Lost among the hubbub about the U.S. Supreme Court’s hearings on gay marriage, the appointment of an Emergency Manager for Detroit, and Kwame Kilpatrick being found guilty, yet again, is the fact that after almost 36 years, the Detroit Water and Sewerage Department is no longer under the supervision of a federal judge. On March 27, Judge Sean Cox entered an order closing the 1977 case.
This case started when I was in high school, when Jimmy Carter was president and gasoline was 62 cents a gallon. The EPA alleged that the department was violating the Clean Water Act by allegedly failing to treat sewage enough to meet the department’s permit limits. In short, the EPA alleged that the DSWD was discharging water to the Detroit River that was not sufficiently clean. Over the years, the case took many twists and turns and for every step forward the department took, it seemed there was a step backward.

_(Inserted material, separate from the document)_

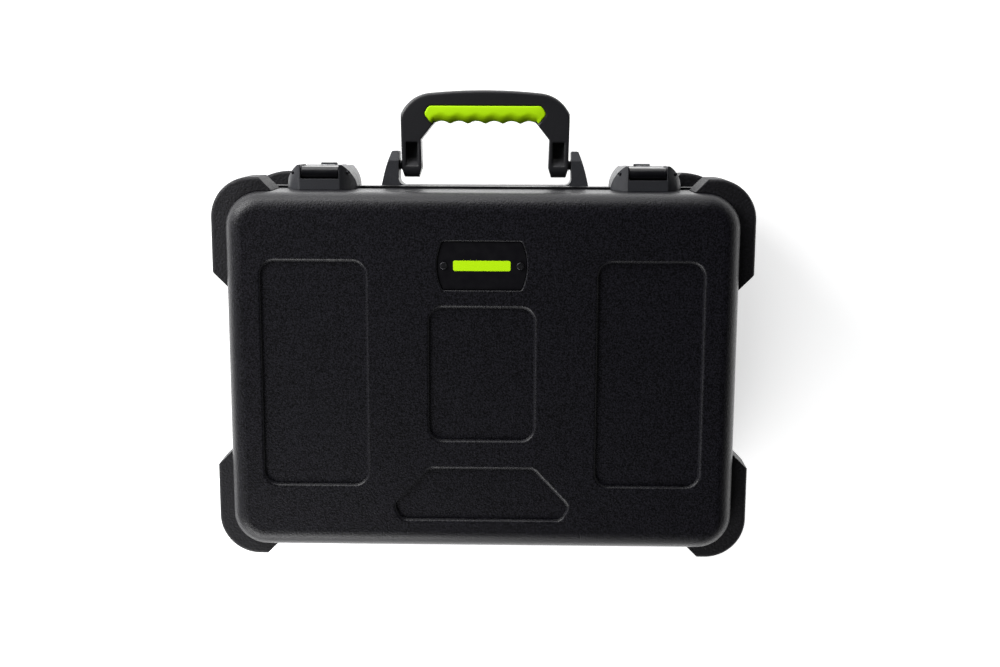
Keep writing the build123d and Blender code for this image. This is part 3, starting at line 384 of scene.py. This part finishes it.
# the lid's foam, cut as egg crate
CRATE_CELL = 2.8 * MM
CRATE_ROUNDS = 3
CRATE_PITCH = 34.0 * MM
CRATE_DEPTH = 12.0 * MM
crate = softened("lid_foam_crate", "lid_foam", CRATE_CELL, CRATE_ROUNDS)
crate_low, crate_high = (Vector(corner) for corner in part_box("lid_foam"))
for vertex in crate.data.vertices:
    hill = (math.cos(math.tau * vertex.co.x / CRATE_PITCH)
            * math.cos(math.tau * vertex.co.y / CRATE_PITCH))
    upper = (vertex.co.z - crate_low.z) / (crate_high.z - crate_low.z)
    vertex.co.z += CRATE_DEPTH * (0.5 - 0.5 * hill) * max(0.0, 1.0 - upper)
added(crate, "lid", "foam")
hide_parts("lid_foam")

# a plain lime bar let into the name plate
BAR_HALF = Vector((25.0, 4.5, 0.0)) * MM
BAR_PROUD = 0.25 * MM
BAR_SUNK = 0.3 * MM         # how deep it reaches into the plate
BAR_CORNER = 1.6 * MM
BAR_CORNER_STEPS = 6
BAR_RIM = 0.12 * MM
plate_low, plate_high = (Vector(corner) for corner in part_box("name_plate"))


def plate_bar():
    """A flat bar with round corners and a softened rim, on the plate's face."""
    outline = []
    for side_x, side_y, start in ((1, 1, 0), (-1, 1, 1), (-1, -1, 2), (1, -1, 3)):
        for step in range(BAR_CORNER_STEPS + 1):
            angle = math.tau * (start + step / BAR_CORNER_STEPS) / 4
            outline.append((side_x * (BAR_HALF.x - BAR_CORNER) + BAR_CORNER * math.cos(angle),
                            side_y * (BAR_HALF.y - BAR_CORNER) + BAR_CORNER * math.sin(angle)))
    middle = (plate_low + plate_high) / 2
    levels = ((0.0, -BAR_SUNK), (0.0, 0.5 * BAR_PROUD), (BAR_RIM, BAR_PROUD))
    rings = [[(middle.x + x * (1 - inset / BAR_HALF.x), middle.y + y * (1 - inset / BAR_HALF.y),
               plate_high.z + height) for x, y in outline]
             for inset, height in levels]
    return lofted("plate_bar", rings, Matrix())


added(plate_bar(), "lid", "grip")

# domed rivet heads on the hinge leaves: (radius, height) points from the leaf to the dome's top
HEAD = [(3.6 * MM, -0.2 * MM), (3.6 * MM, 0.3 * MM), (3.2 * MM, 0.9 * MM), (2.2 * MM, 1.35 * MM),
        (0.9 * MM, 1.55 * MM)]
for group, body, leaf in (("hinge_rivets_lid", "lid", "hinge_leaf_lid"),
                          ("hinge_rivets_base", "base", "hinge_leaf_base")):
    low, high = (Vector(corner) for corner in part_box(group))
    height = (low.z + high.z) / 2
    for side in ("left", "right"):
        leaf_low, leaf_high = (Vector(corner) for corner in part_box(f"{leaf}_{side}"))
        middle = (leaf_low.x + leaf_high.x) / 2
        third = (leaf_high.x - leaf_low.x) / 3
        for index, x in enumerate((middle - third, middle + third)):
            head = lathe(f"rivet_head_{body}_{side}_{index + 1}", HEAD, (x, high.y, height),
                         (0, 1, 0))
            added(head, body, "steel")


# ---------------------------------------------------------------- floor, world and lamps
def weighed(tree, shares):
    """The sum of ray kinds, each times its share."""
    path = tree.nodes.new("ShaderNodeLightPath")
    total = None
    for name, share in shares:
        weigh = tree.nodes.new("ShaderNodeMath")
        weigh.operation = "MULTIPLY"
        weigh.inputs[1].default_value = share
        tree.links.new(path.outputs[name], weigh.inputs[0])
        if total is None:
            total = weigh.outputs["Value"]
            continue
        join = tree.nodes.new("ShaderNodeMath")
        tree.links.new(total, join.inputs[0])
        tree.links.new(weigh.outputs["Value"], join.inputs[1])
        total = join.outputs["Value"]
    return total


FLOOR_SIZE = 14.0
FLOOR_DROP = 0.5 * MM       # below the case's bottom face
FLOOR_COLOUR = (0.80, 0.80, 0.80, 1.0)
FLOOR_ROUGHNESS = 0.9
FLOOR_SPECULAR = 0.1
FLOOR_GLOW = 0.62           # added for the camera
FLOOR_GLOSS = 1.7           # added in reflections


def make_floor():
    """A pale floor that is white to the eye and still takes the object's shadow."""
    bpy.ops.mesh.primitive_plane_add(size=FLOOR_SIZE, location=(0, 0, -FLOOR_DROP))
    floor = bpy.context.object
    floor.name = "floor"
    material = bpy.data.materials.new("floor_pale")
    material.use_nodes = True
    tree = material.node_tree
    shader = tree.nodes["Principled BSDF"]
    shader.inputs["Base Color"].default_value = FLOOR_COLOUR
    shader.inputs["Roughness"].default_value = FLOOR_ROUGHNESS
    shader.inputs["Specular IOR Level"].default_value = FLOOR_SPECULAR
    shader.inputs["Emission Color"].default_value = (1, 1, 1, 1)
    glow = weighed(tree, (("Is Camera Ray", FLOOR_GLOW), ("Is Glossy Ray", FLOOR_GLOSS)))
    tree.links.new(glow, shader.inputs["Emission Strength"])
    floor.data.materials.append(material)


WORLD_COLOUR = (0.96, 0.98, 1.0, 1.0)
WORLD_FILL = 0.10
HORIZON_SEEN = 1.0
ZENITH_SEEN = 0.02
FALL_START = 0.15           # height of a direction, from 0 at the horizon to 1 overhead
FALL_END = 0.50


def make_world():
    """Soft fill from all round. Seen directly it is white near the horizon and dim overhead."""
    world = bpy.data.worlds.new("studio")
    bpy.context.scene.world = world
    world.use_nodes = True
    tree = world.node_tree
    fill = tree.nodes["Background"]
    fill.inputs["Color"].default_value = WORLD_COLOUR
    fill.inputs["Strength"].default_value = WORLD_FILL
    direction = tree.nodes.new("ShaderNodeTexCoord")
    split = tree.nodes.new("ShaderNodeSeparateXYZ")
    tree.links.new(direction.outputs["Generated"], split.inputs["Vector"])
    fall = tree.nodes.new("ShaderNodeMapRange")
    fall.interpolation_type = "SMOOTHSTEP"
    fall.inputs["From Min"].default_value = FALL_START
    fall.inputs["From Max"].default_value = FALL_END
    fall.inputs["To Min"].default_value = HORIZON_SEEN
    fall.inputs["To Max"].default_value = ZENITH_SEEN
    tree.links.new(split.outputs["Z"], fall.inputs["Value"])
    seen = tree.nodes.new("ShaderNodeBackground")
    tree.links.new(fall.outputs["Result"], seen.inputs["Strength"])
    mix = tree.nodes.new("ShaderNodeMixShader")
    seen_rays = weighed(tree, (("Is Camera Ray", 1.0), ("Is Glossy Ray", 1.0),
                               ("Is Transmission Ray", 1.0)))
    tree.links.new(seen_rays, mix.inputs["Fac"])
    tree.links.new(fill.outputs["Background"], mix.inputs[1])
    tree.links.new(seen.outputs["Background"], mix.inputs[2])
    tree.links.new(mix.outputs["Shader"], tree.nodes["World Output"].inputs["Surface"])


LID_CENTRE = (0.0, 0.0, 0.19)
LAMPS = (                   # name, place, width and height in metres, watts
    ("key", (1.35, -1.05, 0.95), 0.9, 0.9, 41.0),
    ("overhead", (0.45, -1.6, 0.65), 1.4, 0.6, 18.0),
    ("bounce", (0.75, 1.45, 0.95), 1.5, 0.7, 33.0),
)


def area_lamp(name, place, width, height, power):
    """A soft box that faces the middle of the lid."""
    lamp = bpy.data.lights.new(name, "AREA")
    lamp.shape = "RECTANGLE"
    lamp.size = width
    lamp.size_y = height
    lamp.energy = power
    aim = (Vector(LID_CENTRE) - Vector(place)).to_track_quat("-Z", "Y").to_matrix().to_4x4()
    placed(name, lamp).matrix_world = Matrix.Translation(place) @ aim


make_floor()
make_world()
for row in LAMPS:
    area_lamp(*row)

# ---------------------------------------------------------------- camera
# The picture's right is -X, its top is -Y, and it looks down on the lid's face.
CAMERA_PLACE = Vector((-31.27, -208.89, 1247.55)) * MM
CAMERA_YAW = -0.0144308     # radians, as the two below
CAMERA_PITCH = 0.1604076
CAMERA_ROLL = 0.0048547
CAMERA_LENS = 44.1          # millimetres, as the sensor's width
SENSOR_WIDTH = 36.0


def picture_to_case(right, away, up):
    """A direction of the picture (right, away from the viewer, up) in the case's frame."""
    return Vector((-right, -up, -away))


def make_camera():
    """The camera, turned by its yaw, pitch and roll."""
    cos_pitch = math.cos(CAMERA_PITCH)
    forward = Vector((math.sin(CAMERA_YAW) * cos_pitch, math.cos(CAMERA_YAW) * cos_pitch,
                      -math.sin(CAMERA_PITCH)))
    level = Vector((math.cos(CAMERA_YAW), -math.sin(CAMERA_YAW), 0.0))
    upright = level.cross(forward)
    right = level * math.cos(CAMERA_ROLL) + upright * math.sin(CAMERA_ROLL)
    up = upright * math.cos(CAMERA_ROLL) - level * math.sin(CAMERA_ROLL)
    axes = [picture_to_case(*axis) for axis in (right, up, -forward)]
    data = bpy.data.cameras.new("camera")
    data.sensor_fit = "HORIZONTAL"
    data.sensor_width = SENSOR_WIDTH
    data.lens = CAMERA_LENS
    camera = placed("camera", data)
    camera.matrix_world = Matrix.Translation(CAMERA_PLACE) @ Matrix(axes).transposed().to_4x4()
    bpy.context.scene.camera = camera


make_camera()
bpy.context.scene.view_settings.view_transform = "Standard"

In September 2011, the court required the appointment of a committee (the Root Cause Committee) to develop and propose a plan to fix the causes of the DWSD’s failure. The Root Cause Committee issued a plan in 2011 that recommended changes regarding DWSD governance, rates, personnel, and procurement practices, which when implemented apparently improved things enough to allow the judge to end the case.
The court ended the case based on its view that significant progress was being made because of: (1) a more empowered Water and Sewerage Board, (2) DWSD having its own functional human resources department, and (3) DWSD having a new and improved procurement policy. That progress was reflected in a 2011 Consent Order and Michigan Department of Environmental Quality’s 2013 issuance of a new permit to operate.
What’s even more interesting is what the judge didn’t do. In addition to the Root Cause Committee’s 2011 plan, it also issued a report earlier in March of this year. The 2013 report proposed dramatic and wholesale changes to the DWSD including the creation of two regional authorities, the leasing of the DWSD between those authorities and the payment to the city of Detroit of at least $50 million in lease payments funded by assessments in lieu of taxes.
The court refused to order the implementation of the Root Cause Report’s recommendations for a variety of reasons (including a nod to doing so impacting the new Emergency Manager’s job) but seemed to agree that the region should get together and discuss these concepts to lead to a system that was more efficient and economically sustainable. It has long been said that the DWSD, by virtue of its regional service, is one of Detroit’s strongest economic assets. Unlike the cultural assets (that have their own values) which the city has regionalized, this one may be a tougher nut without replacing the DWSD’s contribution to Detroit’s operating funds.
Will the “new and improved” DWSD be able to stay on the path to full compliance? Will the new board seek a regional authority including a payment to the city in order to make that happen? How will the new emergency manager factor into this? Only time will tell.